Paper long abstract:
This paper analyses the efforts undertaken in the USA to exhibit and collect Latin American and Latino art in the 20th century beginning with Alfred H. Barr at the Museum of Modern Art, New York (MOMA) in the 1930s, and culminating in the curatorial approach of Marí Carmen Ramírez at the Museum of Fine Arts, Houston (MFAH) today. The strategies for the representation and re-evaluation of Latin American and Latino art in the USA have shifted. While Barr began to collect and exhibit art from Latin America, Ramírez seeks to write Latino and Latin American art into the art historical canon. While Barr stepped into this foray in a 'spirit of discovery', Ramírez retraces its development through the archive in order to legitimise and manifest it within the academic discourse.
Unlike Latin American art, the field of Latino art developed from within the social, political and cultural context in the USA. Since the 1960s, Latino communities have demanded inclusion and representation in cultural institutions. Some argue that their situation differs from that of Latin Americans, since Latinos are culturally more aligned to the USA and experience their identity differently. Nevertheless, Latin American and Latino art have been depicted similarly by curators and institutions over the past thirty years during which both gained steady interest and exposure.

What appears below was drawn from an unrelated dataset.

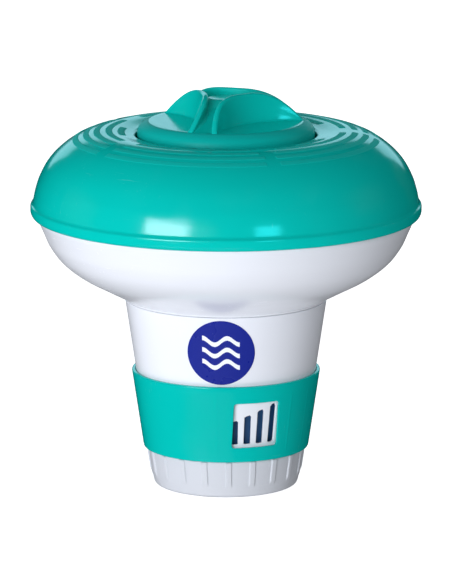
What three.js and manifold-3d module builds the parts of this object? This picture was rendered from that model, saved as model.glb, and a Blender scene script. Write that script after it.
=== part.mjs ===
// Floating chlorine dispenser: a two-shell float with a tapered dosing neck below it.
// Millimetres, +Z up. The origin is the centre of the flat underside of the base cup,
// and -Y points at the middle of the front window of the dosing collar.

import * as THREE from 'three';
import { mergeVertices } from 'three/addons/utils/BufferGeometryUtils.js';
import Module from 'manifold-3d';

const wasm = await Module();
wasm.setup();

// ---------------------------------------------------------------- driving dimensions

const gap = 0.3;                 // clearance between neighbouring pieces
const wall = 2.2;                // moulded wall of the float shells

const floatRadius = 102.5;       // widest point, the bead around the float's rim
const rimBottom = 144;           // lower edge of the top shell
const rimTop = 151.4;            // upper edge of the bead
const rimInner = 99.2;           // inside of the bead, around the bowl's rim
const domeTop = 188.8;           // highest ring of the dome
const lipTop = 187.4;            // where the dome turns down into the cap opening

const throatRadius = 47.4;       // cap opening
const skirtBottom = 172;         // lower end of the skirt under the cap opening
const skirtWall = 2.2;
const ledgeTop = 182;            // ledge that carries the cap, and locks its lugs
const ledgeBottom = 179;
const ledgeInner = 44.8;

const taper = 0.15;              // radius gained per millimetre of height on the neck
const taperFoot = 38.1;          // radius of that cone at the height of the underside
const neckBottom = 22.1;
const neckTop = 99.6;            // shoulder under the bowl
const neckWall = 1.4;
const spigotOuter = 50.2;        // upper end of the neck, inside the spout
const spigotInner = 48.4;
const spigotTop = 108;

const slotPitch = 9;             // degrees between dosing slots
const slotCount = 7;             // slots in each graded series
const slotWidth = 3.7;
const slotBottom = 30;
const slotTallest = 21;
const slotStep = 2.8;            // each slot is this much shorter than the next
const slotLast = 12.8;           // degrees from the window's middle to the tallest slot
const seriesCount = 2;           // one series behind each window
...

I will provide a historical framework and discuss the development of representation and inclusion of Latin American and Latino art in U.S. institutions which will highlight the resulting tensions and alignments.
Paper short abstract:
This paper examines the ways in which knowledge about the Pre-Columbian past has been constructed in museum displays in the US. By looking at contemporary exhibits of Pre-Columbian collections, the paper explores how different settings and contexts of space transform objects’ meanings and values.
Paper long abstract:
During the twentieth century, the showcase of Pre-Columbian objects as artworks in US museums has transformed the ways in which museum audiences experience and understand the Pre-Columbian past. This paper examines the ways in which Pre-Columbian objects' meanings and functions have been influenced by the settings and contexts of space in which they have been displayed. By looking at the particular case of the Robert Woods Bliss collection of Pre-Columbian Art at Dumbarton Oaks, the paper explores how the aesthetic arrangement of these artefacts have contributed to produce a particular understanding and vision of Pre-Columbian cultures and societies. Exhibited in modern settings and displayed inside glass cases, with hardly any contextual information, only brief label descriptions, here Pre-Columbian objects are widely admired for their aesthetic value, high quality materials and individual attributes. Most significantly perhaps, when the same objects are exhibited in different contexts, for example Natural History Museums, they remain capable of communicating and producing different stories and interpretations of Pre-Columbian cultures and societies.